# Instructions for the task
Count how many lines below contain the word "Blender", then give that number alone.

# Data listing
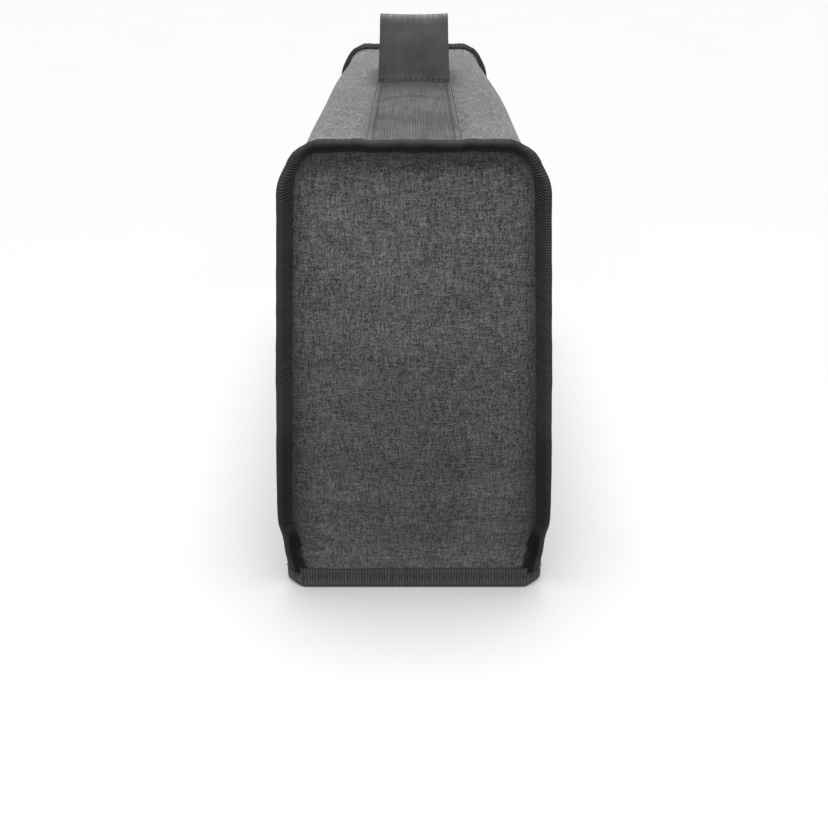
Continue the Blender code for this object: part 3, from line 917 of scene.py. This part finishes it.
def ribbed_tape(name, colour, valley, sheen, pitch, low=None):
    """Ribbed tape: round ribs with painted shade in the valleys between them, and the fine threads across
    them.

    A binding's ribs are pulled smooth along the top and from low onwards along its length. Its
    fold has painted light; along the top the fold and the leg on the panel's side have painted
    shade, the leg most; the tape is a little darker where its low ends begin and lighter with
    painted light further down; and the leg on the panel's side has painted shadow, nearly black,
    in the creases at the low ends. The hem's tape has painted shadow along its top edge, is a
    little darker below that and lighter towards its bottom fold.
    """
    g = Graph(name)
    u, v, _ = g.parts(g.uv)
    phase = g.math('DIVIDE', u, pitch)
    ridge = g.math('ABSOLUTE', g.math('SINE', g.math('MULTIPLY', phase, math.pi)))
    each = g.random(g.vector(g.math('FLOOR', phase), 0.0))
    fine = g.noise(g.vector(g.math('MULTIPLY', u, 2200.0), g.math('MULTIPLY', v, 5200.0)), 1.0)
    slow = g.noise(g.uv, 60.0, 2.0)
    bumps = ridge
    if low:
        fold = g.ramp(g.math('ABSOLUTE', v), 0.0026, 0.0012)
        along = g.math('ABSOLUTE', u)
        ribbed = g.math('MULTIPLY', g.ramp(along, *RIBS_START), g.ramp(along, low + 0.025, low))
        ribbed = g.math('MULTIPLY', ribbed, g.math('MULTIPLY_ADD', fold, -0.7, 1.0))
        # Ribs with painted shade in their valleys.
        tone = g.math('MULTIPLY_ADD', g.math('POWER', ridge, 3.5), 2.3, valley)
        tone = g.blend(ribbed, 0.80, tone)
        # A little darker where the low ends begin; painted light further down at the low ends and on the
        # fold.
        tone = g.shade(tone, g.ramp(along, low, low + 0.030), -0.30)
        tone = g.shade(tone, g.ramp(along, low + 0.060, low + 0.070), 1.2)
        tone = g.shade(tone, fold, 0.35)
        # Painted shade along the top on the fold and the leg on the panel's side, most on that leg.
        smooth = g.ramp(along, RIBS_START[1], RIBS_START[0])
        tone = g.shade(tone, g.math('MULTIPLY', smooth, g.ramp(v, -0.0030, -0.0010)), -0.44)
        tone = g.shade(tone, g.math('MULTIPLY', smooth, g.ramp(v, 0.0010, 0.0030)), -0.45)
        # Painted shadow, nearly black, on the panel's side leg in the creases at the low ends.
        crease_shadow = g.ramp(along, low + 0.066, low + 0.076)
        tone = g.shade(tone, g.math('MULTIPLY', crease_shadow, g.ramp(v, 0.0030, 0.0048)), -0.88)
        bumps = g.math('MULTIPLY', ridge, ribbed)
    else:
        # Ribs with painted shade in their valleys; on the hem's tape, painted shadow along its top edge, a
        # little darker below that and lighter towards its bottom fold.
        tone = g.blend(ridge, valley, 1.0)
        tone = g.shade(tone, g.ramp(v, 0.0014, 0.0004), -0.60)
        tone = g.shade(tone, g.ramp(v, 0.0070, 0.0040), -0.12)
        tone = g.shade(tone, g.ramp(v, 0.0070, 0.0100), 0.32)
    tone = g.math('MULTIPLY', tone, g.math('MULTIPLY_ADD', each, 0.20, 0.90))
    tone = g.math('MULTIPLY', tone, g.math('MULTIPLY_ADD', fine, 0.7, 0.65))
    tone = g.math('MULTIPLY', tone, g.math('MULTIPLY_ADD', slow, 0.5, 0.75))
    g.feed(g.shader.inputs["Base Color"], g.tint(tone, colour))
    g.bump(g.math('ADD', bumps, g.math('MULTIPLY', fine, 0.3)), 0.00010, 0.6)
    return g.finish(0.7, sheen, 0.4)


def loop_lengths():
    """Lengths along the webbing at which the loop leaves the band and meets it again."""
    rows, _ = webbing_line()
    s = running_length(rows[:, :2])
    raised = s[rows[:, 1] > 0.0015]
    return raised[0], raised[-1]


def ribbed_webbing(name, colour):
    """Webbing with lengthwise ribs crossed by fine picks, and painted shade in the valleys between the
    ribs.

    The loop's legs are the plainest and have painted light. They have painted shade where they
    start to turn over and a painted highlight at the top; the band has painted shade towards the
    loop's front foot and in a soft crease across it, and painted light and shade in slow waves
    along its front part.
    """
    g = Graph(name)
    u, v, _ = g.parts(g.uv)
    ribs = round(BAND_WIDTH / WEBBING_RIB)
    phase = g.math('MULTIPLY', g.math('ADD', g.math('DIVIDE', u, BAND_WIDTH), 0.5), float(ribs))
    ridge = g.math('ABSOLUTE', g.math('SINE', g.math('MULTIPLY', phase, math.pi)))
    pick = g.math('DIVIDE', v, 0.0006)
    lean = g.math('MULTIPLY', g.math('FLOORED_MODULO', g.math('FLOOR', phase), 2.0), 0.5)
    knot = g.math('SINE', g.math('MULTIPLY', g.math('FRACT', g.math('ADD', pick, lean)), math.pi))
    lane = g.vector(g.math('MULTIPLY', g.math('FLOOR', phase), 5.3), g.math('MULTIPLY', v, 40.0))
    each = g.noise(lane, 1.0)
    slow = g.noise(g.uv, 70.0, 3.0, 0.6)
    foot, foot_end = loop_lengths()
    climb = g.math('MINIMUM', g.math('SUBTRACT', v, foot), g.math('SUBTRACT', foot_end, v))
    raised = g.ramp(climb, -0.0015, 0.0010)
    curled = g.ramp(climb, 0.030, 0.038)
    leg = g.math('SUBTRACT', raised, curled)
    # Ribs with painted shade in their valleys, less on the loop's legs.
    tone = g.blend(ridge, g.blend(leg, 0.45, 0.94), 1.0)
    tone = g.math('MULTIPLY', tone, g.math('MULTIPLY_ADD', knot, 0.25, 0.80))
    streak = g.math('MULTIPLY_ADD', curled, 0.7, g.blend(leg, 0.7, 0.1))
    tone = g.math('MULTIPLY', tone, g.math('MULTIPLY_ADD', g.math('SUBTRACT', each, 0.5), streak, 1.0))
    tone = g.math('MULTIPLY', tone, g.math('MULTIPLY_ADD', g.math('SUBTRACT', slow, 0.5), 0.8, 1.0))
    flat = g.math('SUBTRACT', 1.0, raised)
    beside = g.math('SUBTRACT', g.math('ABSOLUTE', u), SEWN_SHARE * BAND_WIDTH / 2 - 0.0020)
    sewn = g.math('MULTIPLY', g.ramp(g.math('ABSOLUTE', beside), 0.0009, 0.0002), flat)
    tone = g.shade(tone, sewn, -0.40)
    # Painted light on the loop's legs; painted shade where they start to turn over; a painted highlight at
    # the top.
    tone = g.shade(tone, leg, 0.43)
    turn_shade = g.math('MULTIPLY', g.ramp(climb, 0.023, 0.031), g.ramp(climb, 0.0370, 0.0318))
    tone = g.shade(tone, turn_shade, -0.56)
    tone = g.shade(tone, g.ramp(climb, 0.0350, 0.0392), 0.95)
    # Painted shade in a soft crease across the band.
    bend = g.math('MULTIPLY_ADD', g.math('MULTIPLY', u, u), -ARCH_SAG / BAND_WIDTH ** 2,
                  ARCH_AT + LENGTH / 2 - BAND_END)
    bend = g.ramp(g.math('ABSOLUTE', g.math('SUBTRACT', v, bend)), 0.0065, 0.0010)
    tone = g.shade(tone, g.math('MULTIPLY', bend, g.ramp(g.math('ABSOLUTE', u), 0.018, 0.013)), -0.30)
    # Painted shade on the band towards the loop's front foot.
    tone = g.shade(tone, g.math('MULTIPLY', g.ramp(v, foot - 0.060, foot - 0.012), flat), -0.45)
    tone = g.shade(tone, g.math('MULTIPLY', g.ramp(v, 0.135, foot), flat), -0.30)
    # Painted light and shade in slow waves along the band's front part.
    wave_light_and_shade = g.math('COSINE', g.math('MULTIPLY_ADD', v, 77.6, -1.4))
    tone = g.shade(tone, g.math('MULTIPLY', wave_light_and_shade, g.ramp(v, 0.120, 0.100)), 0.13)
    g.feed(g.shader.inputs["Base Color"], g.tint(tone, colour))
    g.bump(g.math('ADD', ridge, g.math('MULTIPLY', knot, 0.5)), 0.00010, 0.6)
    return g.finish(0.75, 0.06, 0.4)


def sewing_thread(name, colour):
    """Twisted thread."""
    g = Graph(name)
    u, v, _ = g.parts(g.uv)
    twist = g.math('SINE', g.math('ADD', g.math('MULTIPLY', u, 9000.0), g.math('MULTIPLY', v, 4000.0)))
    g.feed(g.shader.inputs["Base Color"], g.tint(g.math('MULTIPLY_ADD', twist, 0.25, 0.8), colour))
    g.bump(twist, 0.00005, 0.5)
    return g.finish(0.6, 0.2, 0.4)


def pale_floor():
    """A wide pale floor with a faint grain."""
    bpy.ops.mesh.primitive_plane_add(size=12.0, location=(0, 0, -0.0004))
    floor = bpy.context.object
    floor.name = "floor"
    g = Graph("floor_paint")
    place = g.node("ShaderNodeNewGeometry").outputs["Position"]
    grain = g.noise(place, 4.0, 2.0)
    tone = g.math('MULTIPLY_ADD', grain, 0.02, 0.99)
    g.feed(g.shader.inputs["Base Color"], g.tint(tone, FLOOR_GREY))
    floor.data.materials.append(g.finish(0.9, 0.0))


def soft_light(name, tilt, spread, strength):
    """An even light from far above; tilt leans it towards the front, all in degrees."""
    data = bpy.data.lights.new(name, 'SUN')
    data.angle = math.radians(spread)
    data.energy = strength
    light = bpy.data.objects.new(name, data)
    light.rotation_euler = (math.radians(tilt), 0.0, 0.0)
    bpy.context.scene.collection.objects.link(light)


def front_light():
    """A broad soft light in front of the cover and a little above it."""
    data = bpy.data.lights.new("fill", 'AREA')
    data.shape = 'RECTANGLE'
    data.size = 0.60
    data.size_y = 0.30
    data.energy = 2.5
    light = bpy.data.objects.new("fill", data)
    light.location = (0.0, -0.75, 0.50)
    light.rotation_euler = (math.radians(58), 0.0, 0.0)
    light.visible_camera = False
    bpy.context.scene.collection.objects.link(light)


def studio():
    """World, lights and the camera at the viewing angle of the photograph."""
    world = bpy.data.worlds.new("studio")
    world.use_nodes = True
    back = world.node_tree.nodes["Background"]
    back.inputs["Color"].default_value = (1.0, 1.0, 1.0, 1.0)
    back.inputs["Strength"].default_value = 0.10
    bpy.context.scene.world = world
    soft_light("key", 0.0, 50.0, 9.9)
    front_light()
    bpy.context.scene.view_settings.view_transform = 'Standard'
    data = bpy.data.cameras.new("camera")
    data.sensor_width = 36.0
    data.lens = CAMERA_LENS
    data.clip_start = 0.02
    data.clip_end = 60.0
    camera = bpy.data.objects.new("camera", data)
    camera.location = CAMERA_AT
    camera.rotation_euler = (math.pi / 2 - CAMERA_DIP, 0.0, 0.0)
    bpy.context.scene.collection.objects.link(camera)
    bpy.context.scene.camera = camera


def dress(piece, node):
    """Ride on the cover and stand for a solid, whose mesh is hidden."""
    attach(piece, "root")
    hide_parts(node)


def main():
    studio()
    pale_floor()
    panel_front = heather_cloth("front_cloth", CLOTH_GREY, 0.10, panel=True)
    panel_rear = heather_cloth("rear_cloth", CLOTH_GREY, 0.10, panel=True)
    fin_front = ribbed_tape("front_tape", TAPE_BLACK, 0.12, 0.02, TAPE_RIB, low=FRONT_LOW)
    fin_rear = ribbed_tape("rear_tape", TAPE_BLACK, 0.12, 0.02, TAPE_RIB, low=REAR_LOW)
    wrap = build_wrap(heather_cloth("wrap_cloth", CLOTH_GREY, 0.12))
    front = build_panel("cloth_front", -LENGTH / 2, panel_front)
    rear = build_panel("cloth_rear", LENGTH / 2, panel_rear)
    front_tape = build_binding("tape_front", -LENGTH / 2, fin_front)
    rear_tape = build_binding("tape_rear", LENGTH / 2, fin_rear)
    hem = build_hem(ribbed_tape("hem_tape", HEM_CHARCOAL, 0.30, 0.05, HEM_RIB))
    strip = build_webbing(ribbed_webbing("webbing", WEBBING_GREY))
    dress(wrap, "wrap")
    dress(front, "front_panel")
    dress(rear, "rear_panel")
    dress(front_tape, "front_binding")
    dress(rear_tape, "rear_binding")
    dress(hem, "hem_binding")
    dress(strip, "handle_webbing")
    thread = sewing_thread("dark_thread", DARK_THREAD)
    pale = sewing_thread("grey_thread", GREY_THREAD)
    rows = (
        (hem_thread(thread), "hem_tape"),
        (webbing_thread(pale), "webbing"),
        (binding_thread("thread_front", -LENGTH / 2, thread), "front_tape"),
        (binding_thread("thread_rear", LENGTH / 2, thread), "rear_tape"),
    )
    for piece, slot in rows:
        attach(piece, "root")


main()
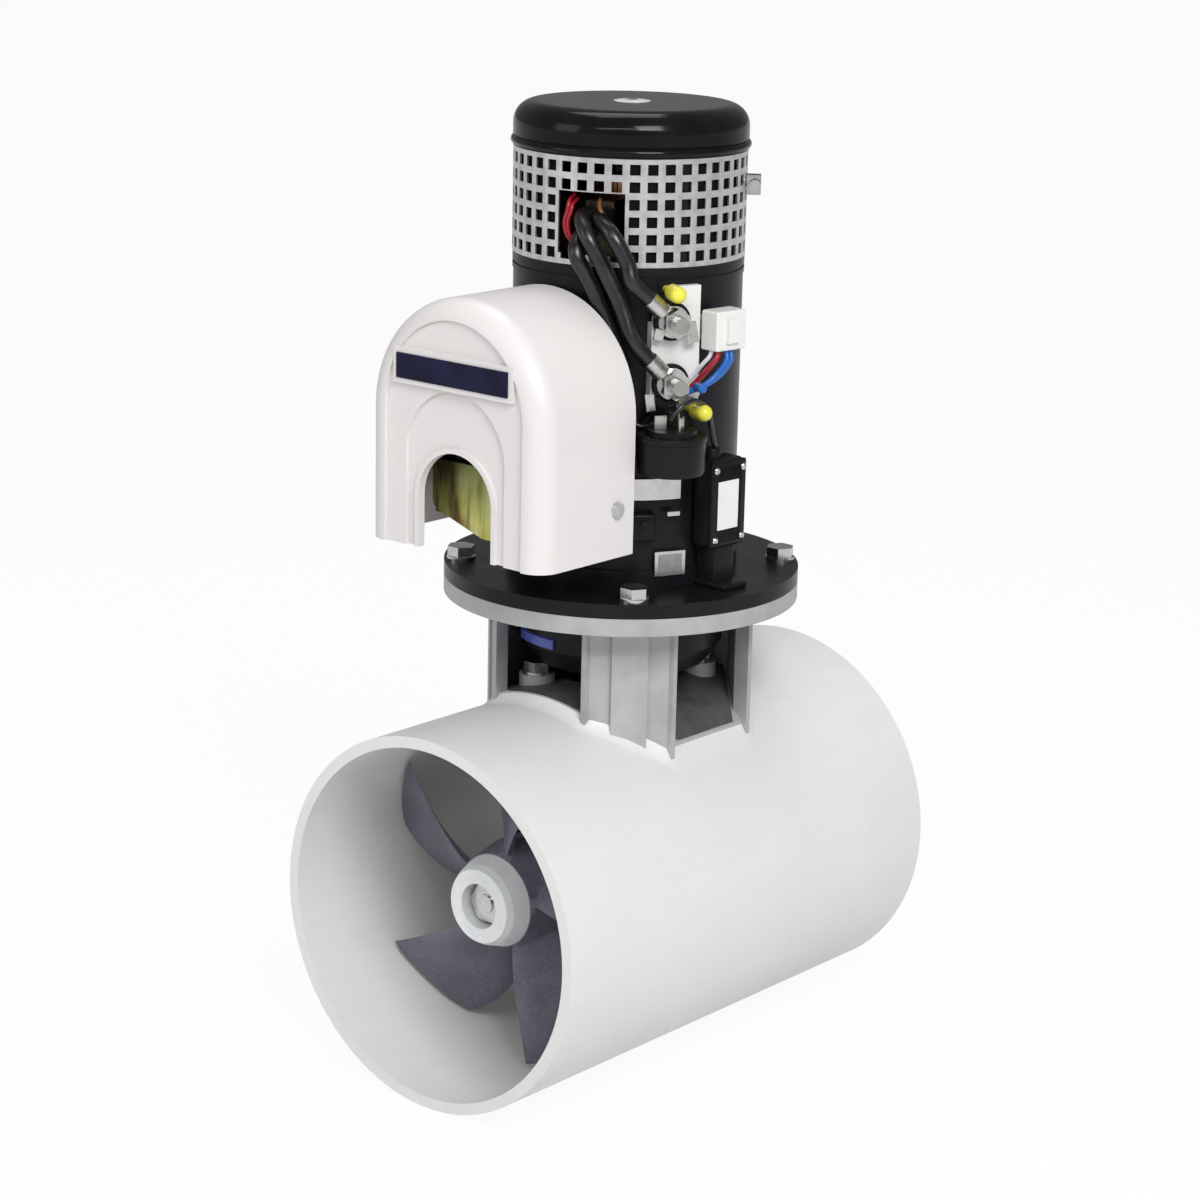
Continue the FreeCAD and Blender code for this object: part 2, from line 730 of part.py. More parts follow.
def flange_bolts():
    """Hexagon bolts with washers that clamp the motor to the saddle ring."""
    bolts = []
    washer, head = 1.8, 5.3
    for angle in flange_bolt_angles():
        x, y = on_circle(flange_bolt_pcd_r, angle)
        shank = upright(flange_bolt_r, ring_bottom_z + 0.5, flange_top_z + washer, x, y)
        plate = upright(flange_bolt_r * 1.9, flange_top_z, flange_top_z + washer, x, y)
        top = flange_top_z + washer
        bolts.append(joined([shank, plate, hexagon(bolt_head_flats, top, top + head, x, y)]))
    return Part.makeCompound(bolts)


def motor_yoke():
    tube = upright_tube(yoke_r, yoke_bore_r, yoke_bottom_z, yoke_top_z)
    foot = upright_tube(yoke_r + 1.6, yoke_r - 1, yoke_bottom_z, yoke_bottom_z + 9)
    return joined([tube, foot])


def field_magnets():
    magnets = []
    for k in range(4):
        ring = upright_tube(yoke_bore_r, magnet_bore_r, armature_bottom_z - 4, armature_bottom_z + armature_length + 4)
        start = brush_window_angle + 90 * k - magnet_span / 2
        magnets.append(ring.common(sector(yoke_r, start, magnet_span, yoke_bottom_z, yoke_top_z)))
    return Part.makeCompound(magnets)


def armature_core():
    outline = []
    slot_r = armature_r * 0.72
    for k in range(armature_slots):
        pitch = 360 / armature_slots
        for radius, share in ((slot_r, -0.5), (slot_r, -0.24), (armature_r, -0.38), (armature_r, 0.38),
                              (slot_r, 0.24), (slot_r, 0.5)):
            if share != 0.5:
                outline.append(on_circle(radius, (k + share) * pitch))
    core = prism(outline, armature_bottom_z, armature_bottom_z + armature_length)
    return core.cut(upright(motor_shaft_r, armature_bottom_z - 1, armature_bottom_z + armature_length + 1))


def armature_windings():
    """End turns above and below the core."""
    turns = []
    inner, outer = motor_shaft_r + 5, armature_r - 3
    for base, sign in ((armature_bottom_z, -1), (armature_bottom_z + armature_length, 1)):
        turns.append(spun_upright([(inner, base), (outer, base), (outer - 1, base + sign * 7),
                                   (outer - 7, base + sign * 11), (inner + 4, base + sign * 11),
                                   (inner, base + sign * 6)]))
    return Part.makeCompound(turns)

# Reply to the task
2